At the Long Island City end one approach was to connect with the Long Island Railroad and the second one was to run South to the Navy Yard.
Work was begun on this bridge on February 24, 1893. Large sums of money were spent, but for a variety of reasons the project languished. A committee of forty was formed in Long Island City in 1898, however, to see to it that the scheme to build a bridge should not fall through.
When, standing on the great cantilever span, Dr. Rainey muttered to himself that the Queensboro Bridge was the "child of his thoughts," he spoke the exact truth. Although the bridge that he planned more than a quarter of a century ago was primarily a railroad bridge, and was to cost but a little more than $6,000,000, in erecting the &17,000,000 Queensboro Bridge the city carried out practically every fundamental idea underlying the Rainey project. It is a cantilever bridge just as Dr. Rainey's bridge was to have been. It is reared almost exactly in the same place that Dr. Rainey had planned for his great span. The same use has been made of Blackwell's Island that Dr. Rainey proposed to make, and when contemplated railroad facilities shall have been had , it will be capable of about the same railroad connections that Dr. Rainey designed for his structure.

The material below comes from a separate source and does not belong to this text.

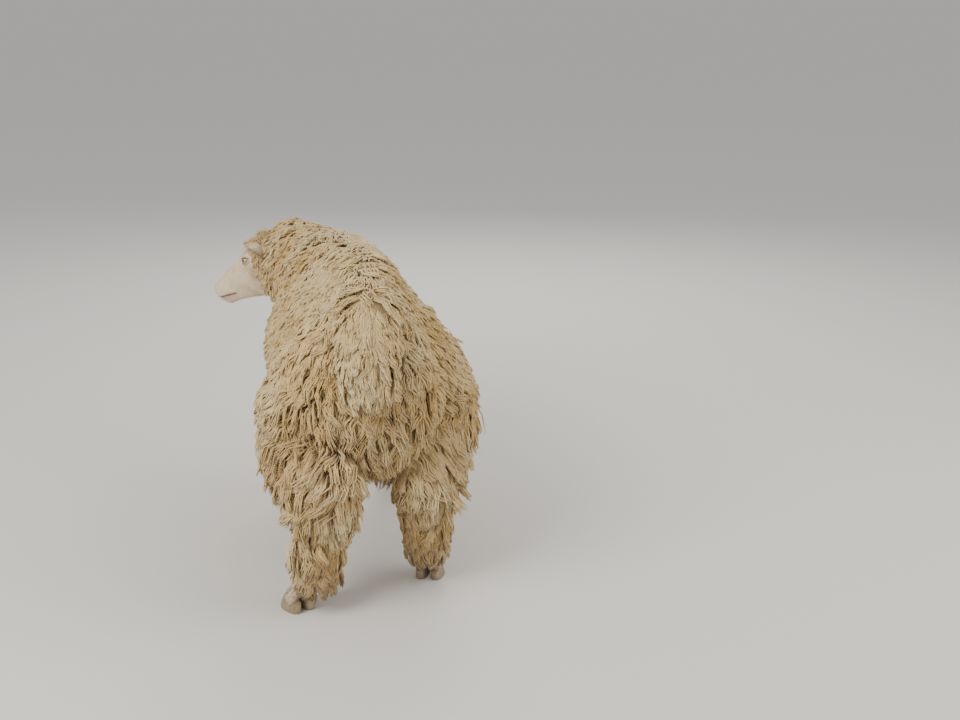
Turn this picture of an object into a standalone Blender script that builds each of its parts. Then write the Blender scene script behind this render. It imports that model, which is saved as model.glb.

And, finally, just as Dr. Rainey so prophetically pointed out, with the spanning of the East River over Blackwell’s Island, has come in very truth the awakening of Long Island. All of which only serves to demonstrate what a remarkable and far-reaching triumph the Queensboro Bridge actually is for Dr. Rainey and his idea. Personally and financially he failed, but his idea conquered and will live for ages to come. Dr. Thomas C. Rainey will always be known as the "Father of the Queensboro Bridge."
Dr. Rainey was born on December 9, 1824, in Yanceyville, Caswell County, N. C.
It was proposed to commemorate Dr. Rainey’s work in his lifetime, at least by erecting a suitable bronze tablet at the bridge, reciting his relation to the idea. A committee was formed. Dr. Rainey died the following year.